Commodity Outlook and Lingering Risks
Nestlé's Tiwary described commodity costs as "sober," expressing hope for more volume growth than price growth in 2026. While palm oil prices have cooled, companies are carefully monitoring competitive actions before making pricing decisions.
Some price increases are anticipated in categories like air conditioners due to regulatory changes effective January 2026. However, these costs may be offset by earlier GST price cuts. Despite a generally stable commodity environment, currency volatility continues to pose a risk to margin guidance.
Impact
This news points to a potentially robust year for India's FMCG sector, characterized by increased sales volumes and improved consumer sentiment. For investors, this signals opportunities in companies that can effectively leverage these trends, potentially leading to revenue and profit growth and subsequent stock appreciation. The overall positive economic indicators suggest a healthy underlying consumer demand contributing to India's economic growth.
Impact Rating: 8/10
Difficult Terms Explained
- FMCG: Fast-Moving Consumer Goods. These are everyday products like food, beverages, toiletries, and household cleaning supplies that are sold quickly and at relatively low cost.
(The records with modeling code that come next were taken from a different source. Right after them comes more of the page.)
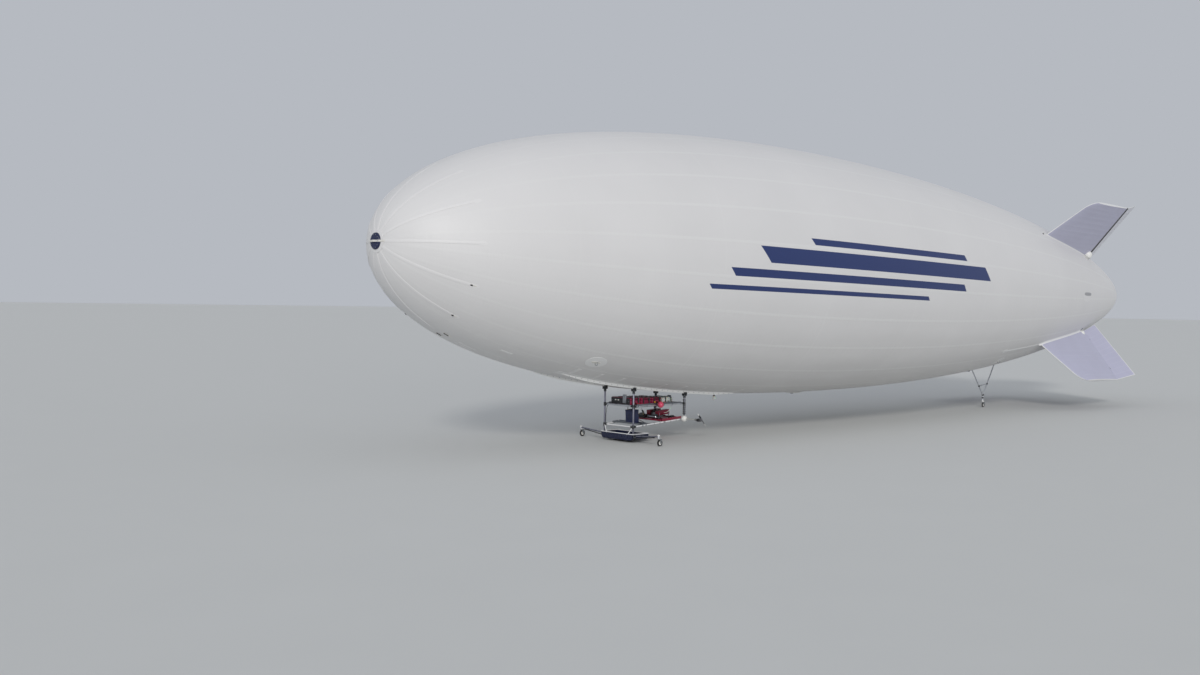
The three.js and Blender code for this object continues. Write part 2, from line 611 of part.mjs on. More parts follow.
function makePropeller(side, x, y, z) {
  let propeller = bar([x - PROPELLER.front, y, z], [x - PROPELLER.back, y, z], PROPELLER.hubR, 16);
  const long = PROPELLER.r - BLADE.foot;
  for (const half of [0, Math.PI]) {
    const blade = new THREE.BoxGeometry(BLADE.thick, BLADE.wide, long);
    blade.translate(0, 0, BLADE.foot + long / 2);
    const corners = blade.attributes.position;
    for (let i = 0; i < corners.count; i += 1) {
      const r = corners.getZ(i);
      const twist = r > PROPELLER.r / 2 ? BLADE.twistTip : BLADE.twistRoot;
      const [a, b] = [corners.getX(i), corners.getY(i)];
      corners.setX(i, a * Math.cos(twist) - b * Math.sin(twist));
      corners.setY(i, a * Math.sin(twist) + b * Math.cos(twist));
    }
    blade.rotateX(half + PROPELLER.rest);
    blade.translate(x - (PROPELLER.front + PROPELLER.back) / 2, y, z);
    propeller = propeller.add(solid(blade));
  }
  const hole = bore([x, y, z], [x - SHAFT.end - PAST, y, z], SHAFT.r);
  piece(airship, `propeller_${side}`, propeller.subtract(hole), BLACK);
}

function makeThrusters() {
  const x = X(POST_S.rear);
  const z = LOWER_Z.rear;
  for (const [side, sign] of Object.entries(SIDES)) {
    makeCornerBall(side, sign);
    const y = sign * BOOM.y;
    const inner = sign * (HALF_WIDTH - BOOM.inside + GAP);
    const boom = bar([x, inner, z], [x, y - sign * POD.r / 2, z], BOOM.r, 12);
    const pod = bar([x + POD.half, y, z], [x - POD.half, y, z], POD.r, 16);
    const shaft = bar([x - POD.half + BITE, y, z], [x - SHAFT.end, y, z], SHAFT.r, 12);
    piece(airship, `thruster_${side}`, join(boom, pod, shaft), BLACK);
    makePropeller(side, x, y, z);
  }
}

makeEnvelope();
makeNose();
makeTail();
makeRails();
makePosts();
makeFrameTubes();
makePan();
makeDeck();
makeLowerLoad();
makeLamps();
makeOutriggers();
makeTailGear();
makeThrusters();

export default airship;
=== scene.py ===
import math

import bmesh
import bpy
from mathutils import Matrix, Vector


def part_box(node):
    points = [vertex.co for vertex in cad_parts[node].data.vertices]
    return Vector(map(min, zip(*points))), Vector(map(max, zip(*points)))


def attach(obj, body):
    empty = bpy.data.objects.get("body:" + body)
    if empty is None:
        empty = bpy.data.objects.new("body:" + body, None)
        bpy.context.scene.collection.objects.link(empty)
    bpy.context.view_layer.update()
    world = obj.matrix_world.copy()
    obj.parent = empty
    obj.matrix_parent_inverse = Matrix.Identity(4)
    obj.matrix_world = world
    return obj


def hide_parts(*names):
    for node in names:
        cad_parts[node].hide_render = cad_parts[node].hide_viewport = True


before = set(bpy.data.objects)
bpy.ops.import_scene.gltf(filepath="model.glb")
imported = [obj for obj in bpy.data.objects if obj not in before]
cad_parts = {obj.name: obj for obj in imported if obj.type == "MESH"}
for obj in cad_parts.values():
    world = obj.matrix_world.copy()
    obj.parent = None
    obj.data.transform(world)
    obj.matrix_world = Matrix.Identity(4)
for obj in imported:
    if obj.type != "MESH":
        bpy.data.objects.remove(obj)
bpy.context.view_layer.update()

# Metres, in the ship's frame: +X to the nose, +Y to port, +Z up, the ground at z = 0.
# The envelope is a body of revolution, tilted nose up. Stations are measured aft from its nose tip.
LENGTH = 21.25
RADIUS = 2.08
FULLNESS = (1.781, -3.037, 3.864, -2.24)
PITCH = math.radians(1)
NOSE = Vector((10.598, 0, 2.82))
HULL = Matrix.Translation(NOSE) @ Matrix.Rotation(-PITCH, 4, "Y")
NOSE_HOLE = 0.06

# Twenty-four gores make the skin; gas pressure rounds each one out between its seams.
GORES = 24
GORE_STEPS = 10
LOBE = 0.009
SEAM_SUNK = 0.002

# The tail's four quarters, turned from the top towards port.
QUARTERS = {"upper_left": 46, "upper_right": -46, "lower_right": -137, "lower_left": 137}
FIN_TIP = 2.61
FIN_FRONT = {"root": 15.54, "tip": 16.08, "root_r": 1.594}
FIN_CORNER = {"tall": 0.22, "deep": 0.352}
FIN_THICK = {"root": 0.12, "tip": 0.07, "root_r": 1.1}
HINGE = {"root": 18.15, "tip": 17.76, "root_r": 1.143}
HINGE_ROOM = 0.028
SECTION_CUT = 0.84
TAB_R = (1.45, 2.3)
RUDDER_ROOT = 1.2
RUDDER_TIP = 2.604
RUDDER_REST = math.radians(14)
RUDDER_CHORD = (0.5, 0.66)
RUDDER_NOSE = (0.02, 0.012)
RIB_PITCH = 0.13
RIB_SAG = 0.005

# The gondola's posts, front and rear, and the heights of its tubes.
POST_X = (6.268, 5.148)
HALF_WIDTH = 0.31
POST_R = 0.014
TUBE_R = 0.011
LOWER_Z = (0.238, 0.307)
DECK_Z = 0.545
RAIL = {"front": 2.9, "rear": 6.6, "wide": 0.03, "tall": 0.045}
PAN_RIM = 0.13
PAN_FRONT = 6.308
LAMP_R = 0.048

# Running gear and thrusters.
TRACK = 0.84
TRAIL = 0.026
CROWN_Z = 0.108
ARM_Z = 0.105
SLEEVE_Z = (0.118, 0.165)
STEM_BORE = 0.0085
TAIL_LEGS = (-0.52, 0.5)
TAIL_HUB_Z = 0.262
BALL_R = 0.05
BOOM_Y = 0.62
PROPELLER_REST = math.radians(43)
BLADE = 0.12

SIDES = {"left": 1, "right": -1}
MM = 0.001
FULL_TURN = 2 * math.pi
UP = Vector((0, 0, 1))
AHEAD = Vector((1, 0, 0))
AFT = Vector((-1, 0, 0))
PORT = Vector((0, 1, 0))


# Materials.

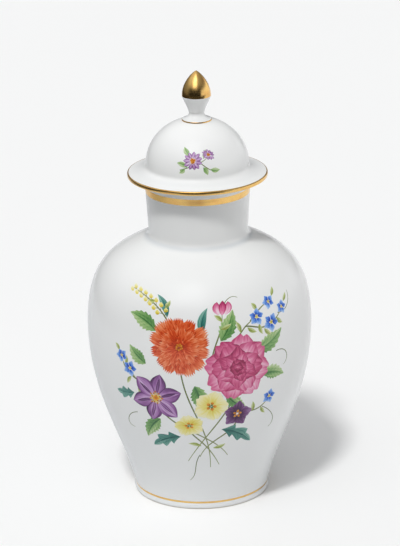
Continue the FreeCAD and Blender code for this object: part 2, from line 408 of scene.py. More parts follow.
class Brushwork(Recipe):
    """Lays a ring of like strokes on the glaze, as a flower's petals are.

    A stroke comes as a flat plate: x runs across it, z along it, and y is 1
    at its top and 0 at its underside. A layer above another adds 1 to y.
    """

    numbers = ("Start", "Angle Step", "Eye", "Fill", "Turn", "Squeeze", "Jitter", "Lift", "Lift Step", "Sunk",
               "Seat Angle", "Seat Length")
    ranks = 3.0
    load_swing = 0.22

    def __init__(self) -> None:
        """Build the tree: strokes in a ring, then the ring on the glaze."""
        others = {"Petals": "Int", "Seed": "Int", "Outline": "Object"}
        super().__init__("Ring of strokes on the glaze", dict.fromkeys(self.numbers, "Float") | others)
        self.close(self.wash(self.on_glaze(self.ring())))

    def ring(self) -> Node:
        """Set the strokes in a ring, each a little larger or smaller by chance.

        Returns:
            The strokes, on flat paper.
        """
        given, put = self.given, self.add
        index = put("GeometryNodeInputIndex")
        share = put(MATH, put(MATH, index, 0.5, operation="ADD"), given["Petals"], operation="DIVIDE")
        share = put(MATH, share, given["Fill"], operation="POWER")
        away = put(MATH, share, given["Eye"], operation="MULTIPLY")
        chance = put("FunctionNodeRandomValue", -1.0, 1.0, index, given["Seed"], data_type="FLOAT")
        swing = put(MATH, chance, given["Jitter"], operation="MULTIPLY")
        first = put(MATH, swing, given["Start"], operation="ADD")
        angle = put(MATH, index, given["Angle Step"], first, operation="MULTIPLY_ADD")
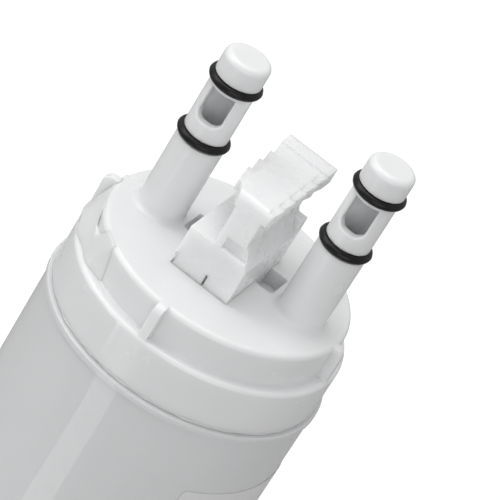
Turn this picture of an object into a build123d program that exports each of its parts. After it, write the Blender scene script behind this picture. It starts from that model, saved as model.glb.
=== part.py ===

- Volume-led growth: An increase in a company's revenue primarily driven by selling more units of its products, rather than by raising prices.
- Commodity costs: The prices of raw materials used to produce goods, such as agricultural products (like palm oil) or metals.
- GST: Goods and Services Tax. A consumption tax imposed on most goods and services when they are sold.
- Premiumisation: The strategy of marketing products as high-quality or luxurious, often commanding a higher price, to appeal to consumers willing to spend more.
- Quick commerce: A type of e-commerce that focuses on rapid delivery, typically within minutes to an hour, for groceries and other essentials.
- MRP: Maximum Retail Price. The highest price that that can be charged for a product, inclusive of all taxes.